Jesus does not directly answer the Samaritan woman’s question, but the conversation could have played out with Jesus asking, “Who was Jacob’s father?” The Samaritan woman answers, “Isaac.” “And who was Jacob’s grandfather?” “Abraham.” Then Jesus could have used what He says to the Jews in John 8:58 by telling the Samaritan woman, “Before Abraham was born, I am!” This phrase sounds grammatically incorrect—“Before Abraham (past tense), I am (present tense)—but it is theologically correct because the name, “I AM” is a title that God gave Himself, meaning He exists and operates eternally in the present tense. In essence, Jesus was taking upon Himself the very identity of God.

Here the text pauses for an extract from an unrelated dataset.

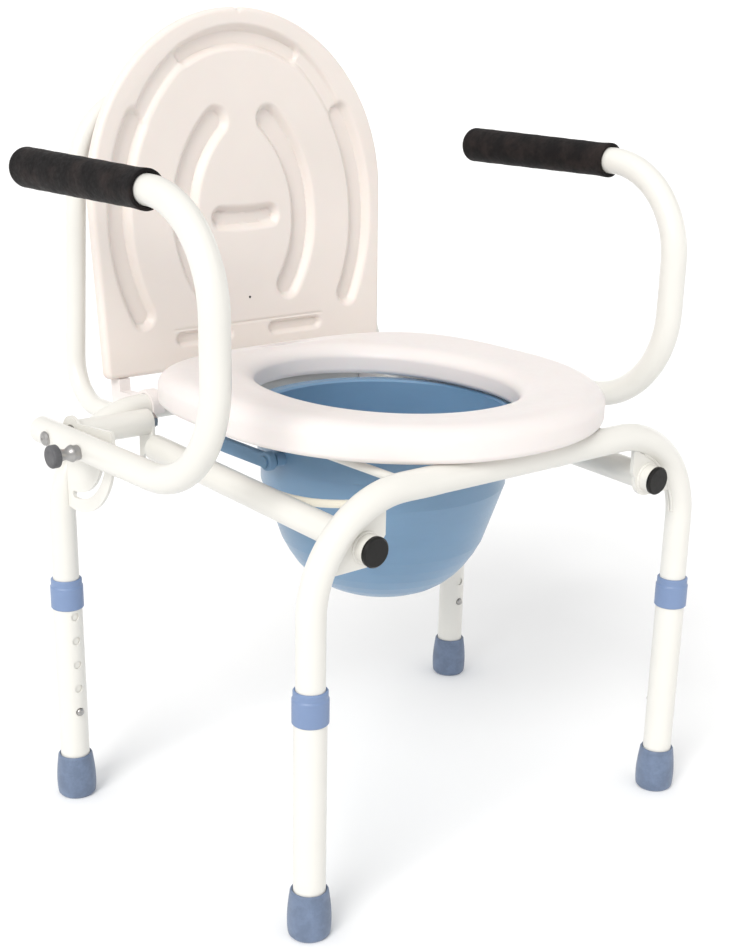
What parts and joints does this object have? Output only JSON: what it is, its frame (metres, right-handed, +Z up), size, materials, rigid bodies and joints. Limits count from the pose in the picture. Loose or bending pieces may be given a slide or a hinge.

We may try to make sense of Christianity as a philosophy of life or an ethical code. But ultimately, Christianity will never make sense until we know who Jesus is. We will never believe in what Jesus can do until we recognize who Jesus is, since it is Jesus—being who He is—that qualifies Him to do what He does. To the Samaritan woman, it sounds like Jesus is speaking riddles. But until she knows who Jesus is, she will not understand what Jesus is saying.
We do not have to travel back in time to meet Jesus. As the eternally present God, He invites us to know Him today just as He did with the Samaritan woman.
PRAYER: Lord Jesus, thank You for Your eternal presence, that I can know You. I praise You, for You are the same yesterday, today and tomorrow. Amen!